I found myself glued to my screen, jumping between the BBC live stream and then that of France 24.
I was receiving messages from my friends: from the political experts asking me what I thought of France’s immigration policy and whether I thought it was home-grown terrorists, what I thought of the government’s response to the unfolding events; friends who were scared about what this meant for Muslims and whether it would be safe to go anywhere today; and friends who knew I would be obsessing over every little detail of what was happening. Those friends told me to peel myself away, to switch off from the commentary.
Of course, they knew and now you know that I couldn’t. I never can. I couldn’t help but think of the attacks on Charlie Hebdo and the heinous loss of life. I just can’t believe it is happening again.
I was scared for my aunt and cousins who live just outside of Paris. I was worried about them being at the stadium or in one of the restaurants. I worried about whether the attacks were going to continue or whether there would be retaliation from right-wing extremists. I texted my mother and asked her to call my aunt to make sure she was okay because I was too nervous to do it myself. Eventually I called her myself.
She was scared, like every other Parisian, about what the attackers were doing, hoping that they would be caught.

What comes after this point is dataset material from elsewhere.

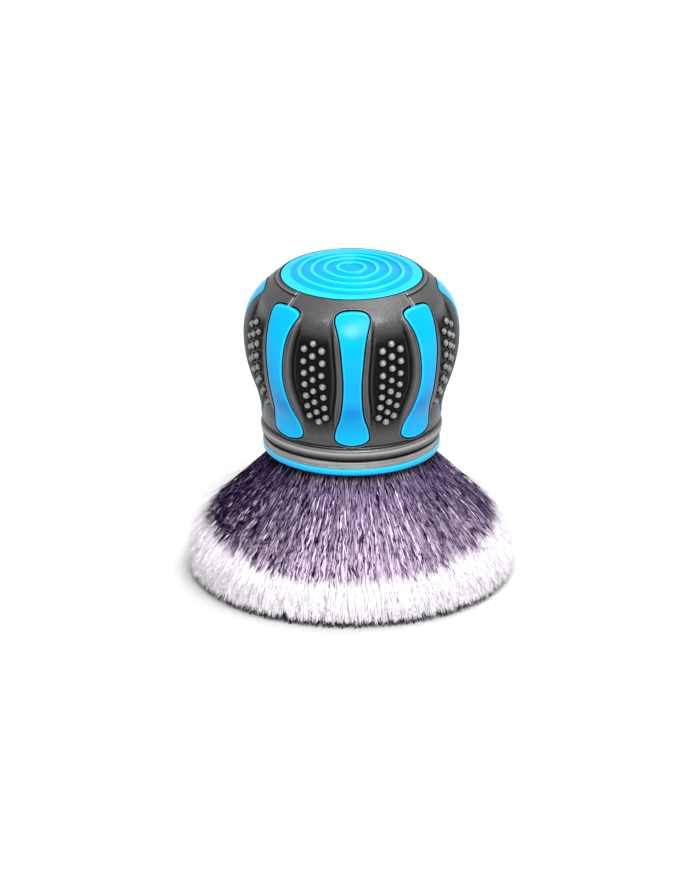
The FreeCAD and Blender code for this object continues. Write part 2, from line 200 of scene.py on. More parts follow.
def grid_faces(rows, columns, wrap_rows=False, wrap_columns=False):
    """Four-sided faces of a grid of points, numbered row by row."""
    row_count = rows if wrap_rows else rows - 1
    column_count = columns if wrap_columns else columns - 1
    i, j = np.meshgrid(np.arange(row_count), np.arange(column_count), indexing="ij")
    i2 = (i + 1) % rows
    j2 = (j + 1) % columns
    corners = [i * columns + j, i * columns + j2, i2 * columns + j2, i2 * columns + j]
    return np.stack(corners, axis=-1).reshape(-1, 4)


def rounded(corners, steps=5):
    """A closed outline through (radius, height, rounding) corners, each with a soft curve."""
    outline = []
    count = len(corners)
    for i, (x, y, rounding) in enumerate(corners):
        here = np.array([x, y])
        before = np.array(corners[i - 1][:2]) - here
        after = np.array(corners[(i + 1) % count][:2]) - here
        start = here + before / np.linalg.norm(before) * rounding
        end = here + after / np.linalg.norm(after) * rounding
        for t in np.linspace(0.0, 1.0, steps):
            outline.append((1 - t) ** 2 * start + 2 * t * (1 - t) * here + t * t * end)
    return np.array(outline)


def turned(name, outline, material, replaces, segments=288, marks=None):
    """A ring or disc: a closed (radius, height) outline turned about the axis."""
    angles = np.linspace(0, TAU, segments, endpoint=False)
    points = round_axis(outline[:, :1], angles, outline[:, 1:] + MOUTH).reshape(-1, 3)
    faces = grid_faces(len(outline), segments, wrap_rows=True, wrap_columns=True)[:, ::-1]
    per_point = {key: np.repeat(values, segments) for key, values in (marks or {}).items()}
    return make_piece(name, points, faces, material, replaces, per_point)


# ---- Materials ----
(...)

She was scared, like every other Muslim, about what the racists would plan in retaliation and whether these horrific events would continue to bleed into the coming days.
I’m not quite sure why I’m telling you about how I watched the events unfold today. I suppose it’s the only way I know how to write this post right now.
I’m tired. I’m so tired of seeing these things happening. I’m tired of watching innocent lives being taken by pathetic, misguided fools. Those aren’t even the right words to describe these attackers.
How do you even begin to characterise someone so disgusting. Misinformed and misguided seem far to benign. These are people who are so damaged that they honestly seem to think that killing innocent people, who are out enjoying their Friday night, is justified.
I can’t even begin to understand how it is that someone can genuinely think the way that these people do. I don’t understand how someone could be so brainwashed as to think that it’s okay to take another life.
I’m tired of having to think about these things and wonder what it is that I can do to make them better. I’m sick of having to wonder how it is that youth can be radicalised in a way that results in them becoming murderers.
I’m tired of having to explain why it is I’m Muslim and how disconnected from Islam these assailants are. I’m tired of having to prove that I don’t believe what it is that these people believe and that I have loyalty to my country and my people. I’m tired of crying my heart out for the sake of those who lost their lives and their family and friends that somehow need to deal with all that has happened.
I’m tired of being scared about what this means – whether other extremists are going to be inspired and commit similar crimes and whether this means that Western nations will continue to bomb the Middle East and whether my Muslim friends and family will be safe from misguided retaliation.
I’m tired of having to watch the media coverage closely to try and piece together the facts and find some sort of pattern to make logical sense of what is happening. I’m tired of having to listen to commentators who tell people that the Islamic terrorists are using Islamic texts to justify their actions and that the Muslims don’t do enough or don’t care enough to make things better. I’m sick of listening to solutions to these acts of violence that involve the perpetration of even greater acts of violence.
I’m tired of seeing the blame being shifted to the weak and weary immigrants who are fleeing the same violence. I am sick of trying to understand the connection between war and immigration and of trying to understand where the blame lies.
I’m tired of feeling personally responsible and personally at fault and personally impacted by these attacks. Every act of violence perpetrated in the name of Islam weighs me down like a ball and chain. It creates another example that I have to explain to those who ask me why Muslims do these things.
How do I explain the inexplicable? How do I make sense of things that the world’s experts can’t seem to figure out?
I’m tired. All I want is the soothing comfort of sleep and the wave of clarity that comes with my dreams. I want to hold on to that moment when I first wake up and feel privileged to be alive; to exist in that space just before the reality of the world floods my mind once more.
I want solutions. I want tangible solutions to extremism. I want to know the signs that we miss and the ways in which society is failing these people that results in them hurting us. Hurting all of us.
I don’t know what it is that I am trying to say with this post. Maybe I’m just trying to tell you that I’m tired and that it’s okay if you feel tired too. Maybe I’m just trying to make sense of the knotted mess in my mind.
Hold your loved ones close today and be kind and merciful. We all need it.